Na spotkanie przyjechał również wiceminister aktywów państwowych z PSL Zbigniew Ziejewski, który otrzymał szereg pytań odnośnie pojemności polskich portów i możliwości eksportowych polskich towarów rolnych.

— Pracujemy nad tym tematem dobre dwa tygodnie. Moje ministerstwo aktywów państwowych od listopada analizuje przetarg na port w Gdyni, który docelowo ma ładować 2 tys. ton na godzinę, czyli luźno licząc porządny statek o pojemności 50 tys. ton zostanie załadowany w dobę. Takie mają być docelowe warunki, bo dziś to około 1200 ton na godzinę — mówi minister Zbigniew Ziejewski — Wszystkie porty w Polsce mogą wyeksportować ok. 13 milionów ton zboża rocznie. Walczymy również o to, żeby udrożnić tor w Elblągu. Mają tam pływać barki, które rocznie będą eksportować około 1,5 mln ton zboża rocznie. Niestety przez kłótnie i wojenki naszych poprzednich mamy taką sytuację, że przekop Mierzei Wiślanej został pięknie zrobiony, natomiast tor wodny jak pogłębiony nie był tak nie jest. Mamy obecnie 140 mln zł na pogłębienie tego toru wodnego, i do lutego 2025 rok tor wodny ma być pogłębiony — dodał minister Ziejewski.

Rolnicy potrzebują jednak rozwiązań "na już". Jednym z nich może być uruchomienie spółki Elewarr, czyli magazynów tzw. skupu interwencyjnego, dzięki któremu Skarb Państwa odkupowałby od rolników pszenicę, rzepak czy kukurydzę i dalej nimi obracał.

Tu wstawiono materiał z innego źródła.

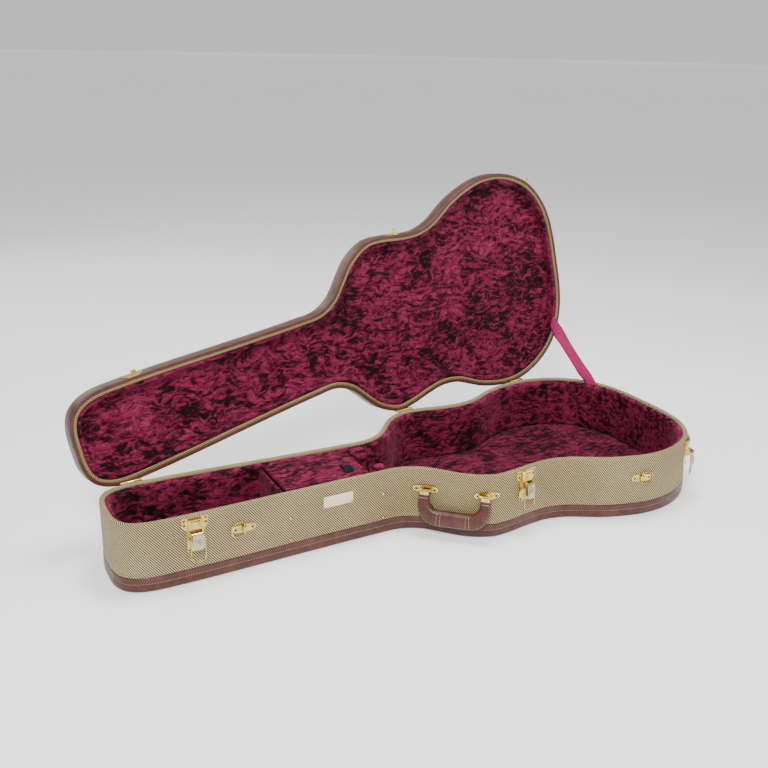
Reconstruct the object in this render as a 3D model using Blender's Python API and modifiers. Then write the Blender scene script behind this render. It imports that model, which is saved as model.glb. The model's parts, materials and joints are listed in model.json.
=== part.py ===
"""A dreadnought guitar case in tweed and leather, lying on its back with the lid open.

Frame: metres, +X along the centre line towards the lower bout, -Y the handle side, +Z up.
The origin is the centre of the underside. Lid pieces are modelled closed and hang from an
empty on the hinge line, which then opens them. Hardware is modelled in a local frame that
has X along the wall, -Y away from it and its pivot at the origin.
"""
import math

import bmesh
import bpy
from mathutils import Matrix, Vector

# ---- driving dimensions ---------------------------------------------------------------
RIM = 0.118                  # height of the base's rim
LID_GAP = 0.001              # space between the closed rims
LID_TOP = 0.1465             # top edge of the closed lid
LID_ARCH = 0.007             # rise of the lid's top panel
RIM_WIDTH = 0.009            # tweed-wrapped edge of base and lid
TWEED = 0.0012
PLYWOOD = 0.004
LEATHER = 0.0012
LINING = 0.0028              # plush and its backing under the lid's top
LID_PROUD = 0.0055           # how far the lid's leather edge stands out over the base
BAND_HEIGHT = 0.0245         # leather band round the foot of the base
FIT = 0.0003                 # clearance between pieces that touch

# half outline from the headstock end to the lower bout end: distance along, half width
HALF_OUTLINE = (
    (-0.555, 0.0),
    (-0.552, 0.039),
    (-0.540, 0.062),
    (-0.514, 0.076),
    (-0.465, 0.080),         # headstock, widest
    (-0.280, 0.075),
    (-0.100, 0.070),         # neck, narrowest
    (-0.059, 0.072),
    (-0.023, 0.091),
    (0.022, 0.142),
    (0.074, 0.170),          # upper bout
    (0.140, 0.163),
    (0.190, 0.158),          # waist
    (0.235, 0.168),
    (0.289, 0.197),
    (0.372, 0.220),          # lower bout
    (0.443, 0.212),
    (0.507, 0.175),
    (0.543, 0.117),
    (0.554, 0.058),
    (0.555, 0.0),
)
OUTLINE_STEPS = 2            # points for each span of the outline

HINGE_SLANT = math.radians(9.2)
HINGE_OUT = 0.1628           # where the hinge line crosses the middle of the case
HINGE_HEIGHT = 0.1160
LID_OPEN = math.radians(97)
HINGE_STATIONS = (-0.490, 0.080, 0.385)
HINGE_LENGTH = 0.036
BARREL = 0.0026
BARREL_BORE = 0.0015
HINGE_PIN = 0.0012

# latches: place along the front wall
LATCH_STATIONS = (-0.432, 0.137, 0.496)
LATCH_HEIGHT = 0.088         # lever pivot
LATCH_OUT = 0.0102           # lever pivot from the backplate's seat
LEVER_LENGTH = 0.0235
LEVER_HALF_WIDTH = 0.0088
LEVER_REST = math.radians(6)
BAIL_DROP = 0.005            # bail pivot below the lever pivot, with the lever shut
BAIL_OUT = 0.0027            # and out from it, so that the raised bail clears the pin
BAIL_LENGTH = 0.0400
BAIL_HALF_WIDTH = 0.0118
BAIL_BEND = 0.0070
BAIL_WIRE = 0.0010
CATCH_WIDTH = 0.0090         # the hook fits between the bail's rounded corners

# handle, hung across the shoulder between two brackets
HANDLE_ENDS = (-0.0225, 0.0575)
HANDLE_HEIGHT = 0.081
HANDLE_OUT = 0.0115
HANDLE_REST = math.radians(9)
HANDLE_BAR = 0.0017
LINK_HALF = 0.0075

STRAP_PLATE_STATIONS = (-0.352, 0.358)
STRAP_PLATE_HEIGHT = 0.0755
RING_WIRE = 0.0014
RING_OUT = 0.0032            # ring's hinge line from the plate's seat

COMPARTMENT_FROM = -0.270
CRADLE_FROM = -0.112
CRADLE_TO = -0.078
COMPARTMENT_TOP = 0.107

STAY_STATION = 0.522
STAY_INSET = 0.0125          # between the rim and its lining
STAY_WIDTH = 0.028
STAY_THICK = 0.0012
STAY_STEPS = 8

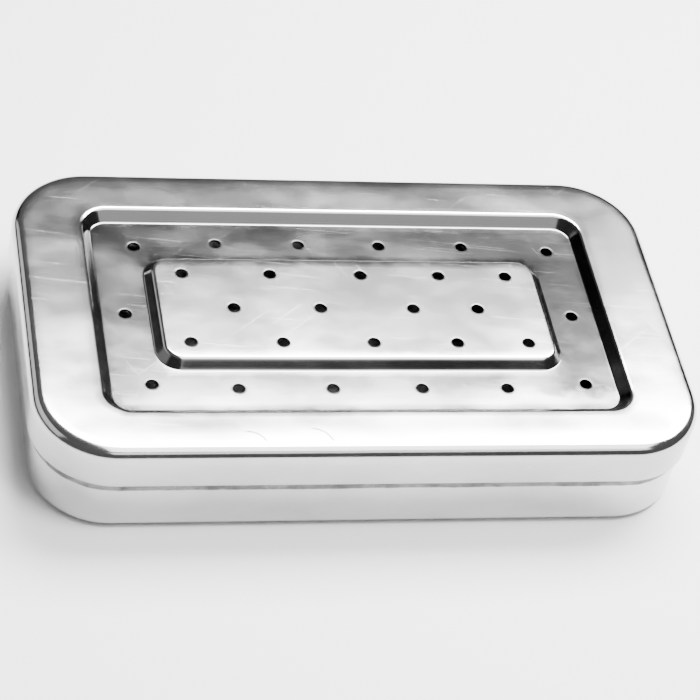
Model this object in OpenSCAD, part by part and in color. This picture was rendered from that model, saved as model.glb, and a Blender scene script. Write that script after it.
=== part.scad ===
// Perforated instrument cassette: a shallow tray with a lift-off lid,
// both pressed from one sheet of stainless steel.
// Lengths are in millimetres. The middle of the tray's underside is the
// origin, the long way is X and up is Z.

/* [Body] */

// Length over the lid skirt
box_length = 180; // [150:1:240]
// Width over the lid skirt
box_width = 105; // [90:1:140]
// Height from the tray's underside to the lid's rim
box_height = 30; // [22:1:60]
// Radius of the upright corners, over the skirt
corner_r = 21.5; // [14:0.5:28]
// Thickness of the steel sheet
sheet = 0.8; // [0.5:0.1:1]

/* [Tray] */

// Bend between the tray's floor and its wall, outside
floor_bend = 3; // [1.5:0.25:5]

/* [Lid] */

// Height of the skirt that drops over the tray
skirt_h = 12.5; // [6:0.5:15]
// Bend between the lid's rim and its skirt, outside
edge_bend = 3.2; // [2.4:0.1:4.5]
// Gap between the skirt and the tray's wall, all round
skirt_gap = 0.3; // [0.15:0.05:0.6]

/* [Pressed steps] */

// Flat rim at each end, from the skirt to the outer step
rim_end = 17.8; // [14:0.2:22]
// Flat rim along each side, from the skirt to the outer step
rim_side = 14; // [12:0.5:18]
// Corner radius of the outer step, at the rim
outer_corner = 8.2; // [5.5:0.1:12]
// How wide the outer step is on the way down
outer_run = 3.8; // [3.4:0.1:4.8]
// How deep the band lies below the rim
outer_drop = 3; // [1.4:0.1:3.6]
// Width of the sunken band at each end
band_end = 12.2; // [9:0.2:14]
// Width of the sunken band along each side
band_side = 13.6; // [9:0.2:15]
// Corner radius of the inner step, at the band
inner_corner = 7.4; // [4.5:0.1:9]
// How wide the inner step is on the way up
inner_run = 3; // [2.8:0.1:4]
// How high the middle panel stands above the band
inner_rise = 2.7; // [1.2:0.1:2.9]
// Bends at the top and the foot of both steps, outside
step_bend = 1.3; // [1.1:0.1:1.6]

/* [Perforation] */

// Diameter of every steam hole
hole_d = 3.3; // [2:0.1:4.5]
// Holes in the band's back row, as parts of half its length
band_back = [-0.92, -0.555, -0.18, 0.19, 0.575, 0.975];
// Holes in the band's front row
band_front = [-0.93, -0.565, -0.16, 0.23, 0.61, 0.97];
// Distance from the foot of the outer step to the band's long rows
band_edge = 7.6; // [5:0.1:9]
// How far in from its row the first and last hole of a long row lies
band_end_in = 1.5; // [0:0.1:3]
// Holes in the panel's back row, as parts of half its length
panel_back = [-0.87, -0.41, 0.07, 0.49, 0.855];
// Holes in the panel's middle row
panel_middle = [-0.63, -0.18, 0.31, 0.655];
// Holes in the panel's front row
panel_front = [-0.88, -0.41, 0.06, 0.5, 0.88];
// Distance from the panel's edge to its outer rows of holes
panel_edge = 4.9; // [3.4:0.1:6.5]

/* [Hidden] */

$fn = 48;
bend_fn = 32;
hole_fn = 24;
cut = 0.5;

// Flat strip that each bend carries, how far a flat laps onto it, and
// how far the strip itself runs onto the bend of a step
strip = 1;
lap = strip / 2;
seam = 0.02;

// Half sizes of each outline, from the skirt inwards
half_l = box_length / 2;
half_w = box_width / 2;
tray_in = sheet + skirt_gap;
outer_x = half_l - rim_end;
outer_y = half_w - rim_side;
foot_x = outer_x - outer_run;
foot_y = outer_y - outer_run;
rise_x = foot_x - band_end;
rise_y = foot_y - band_side;
panel_x = rise_x - inner_run;
panel_y = rise_y - inner_run;

// Heights of the upper faces
rim_z = box_height;
band_z = rim_z - outer_drop;
panel_z = band_z + inner_rise;

// Rows of holes
band_row_x = (foot_x + rise_x) / 2;
band_row_y = foot_y - band_edge;
panel_row_y = panel_y - panel_edge;

// An outline with rounded corners, given by its half sizes
module outline(hx, hy, r) {
    square([2 * (hx - r), 2 * hy], center = true);
    square([2 * hx, 2 * (hy - r)], center = true);
    for (sx = [-1, 1], sy = [-1, 1])
        translate([sx * (hx - r), sy * (hy - r)])
            circle(r = r);
}

// A flat sheet with rounded corners whose upper face is at z
module sheet_plate(hx, hy, r, z) {
    translate([0, 0, z - sheet])
        linear_extrude(height = sheet)
            outline(hx, hy, r);
}

// A flat frame of sheet between two outlines
module sheet_frame(hx, hy, r, ix, iy, ir, z) {
    translate([0, 0, z - sheet])
        linear_extrude(height = sheet)
            difference() {
                outline(hx, hy, r);
                outline(ix, iy, ir);
            }
}

// Carries a section right round an outline: its X runs outwards from
// the outline and its Y runs up
module round_sweep(hx, hy, r) {
    for (q = [0 : 3]) {
        cx = (q % 2 == 0 ? hx : hy) - r;
        cy = (q % 2 == 0 ? hy : hx) - r;
        rotate([0, 0, 90 * q])
            translate([cx, cy, 0]) {
                rotate_extrude(angle = 90)
                    translate([r, 0])
                        children();
                rotate([90, 0, 0])
                    linear_extrude(height = 2 * cy)
                        translate([r, 0])
                            children();
            }
    }
}

// A bent strip of sheet: middle radius r, from angle a to angle b
module bend(r, a, b) {
    reach = 2 * (r + sheet);
    m = (a + b) / 2;
    intersection() {
        difference() {
            circle(r = r + sheet / 2, $fn = bend_fn);
            circle(r = r - sheet / 2, $fn = bend_fn);
        }
        polygon([
            [0, 0],
            [reach * cos(a), reach * sin(a)],
            [reach * cos(m), reach * sin(m)],
            [reach * cos(b), reach * sin(b)]
        ]);
    }
}

// A flat strip in a section, from x inwards, whose upper face is at z
module flat_strip(x, z, wide = strip) {
    translate([x - wide, z - sheet])
        square([wide, sheet]);
}

// The curve of a step in a section: two equal bends of middle radius r
// and the straight wall between them, drawn along the wall and turned
// to its slope. It starts above the origin and falls inwards.
module step_curve(run, drop) {
    r = step_bend - sheet / 2;
    low = drop - 2 * r;
    slope = atan2(low, run) + asin(2 * r / norm([run, low]));
    wall = sqrt(run * run + low * low - 4 * r * r);
    rotate([0, 0, slope]) {
        bend(r, 90 - slope, 90);
        translate([-wall, r - sheet / 2])
            square([wall, sheet]);
        translate([-wall, 2 * r])
            bend(r, 270 - slope, 270);
    }
}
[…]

— Jako wiceminister odpowiadam m.in za Krajową Grupę Spożywczą, na czwartek zwołałem posiedzenie kierownictwa mojego resortu. Będziemy rozmawiać jak uruchomić Elewarr, który ma pojemność ok. 800 tys. ton. Na dziś zmagazynowane jest tam 12 proc., czyli w 88 proc. hula powietrze i latają sobie ptaszki — odpowiedział Zbigniew Ziejewski — W czwartek będziemy rozmawiać jak zaangażować Elewarr do nadskupu zboża. W jakiej formie? Jeszcze nie wiem, jednak Elewarr był tak tragicznie zarządzany, że w 2023 roku wyszedł 126 mln zł na minusie — odpowiedział wiceminister Ziejewski.

Spotkanie zakończyło się przekazaniem postulatów rolników wojewodzie, który złożył również ważną deklarację.

— Część rzeczy na pewno trzeba zrobić sprawnie i szybko. Pierwszą oczywiście jest skup interwencyjny polskich zbóż po zagwarantowanych cenach, natomiast druga to zamknięcie granicy z Ukrainą dla eksportu towarów rolnych. Dwadzieścia milionów ton ukraińskiego zboża w Polsce jest liczbą tak niewyobrażalną, że musimy coś z tym szybko zrobić, bo my tego nie damy rady wyeksportować — zauważył wojewoda Król — Dzisiaj deklaruję, że zbudujemy przy wojewodzie merytoryczny zespół ds. rolnictwa. Podczas spotkania przewinęło się wiele spraw, które również odnoszą się do KRUS-u czy ZUS-u, czyli widać że taka potrzeba jest. Jako PSL mamy w rządzie ministrów i wiceministrów, dodatkowo jako urząd mamy dostęp do opinii ekspertów, którzy będą mogli wam pomóc. Spiszę wasze dzisiejsze postulaty i przedstawię je przedstawicielom rządu licząc na to, że zostaną jak najszybciej rozpatrzone — dodał wojewoda.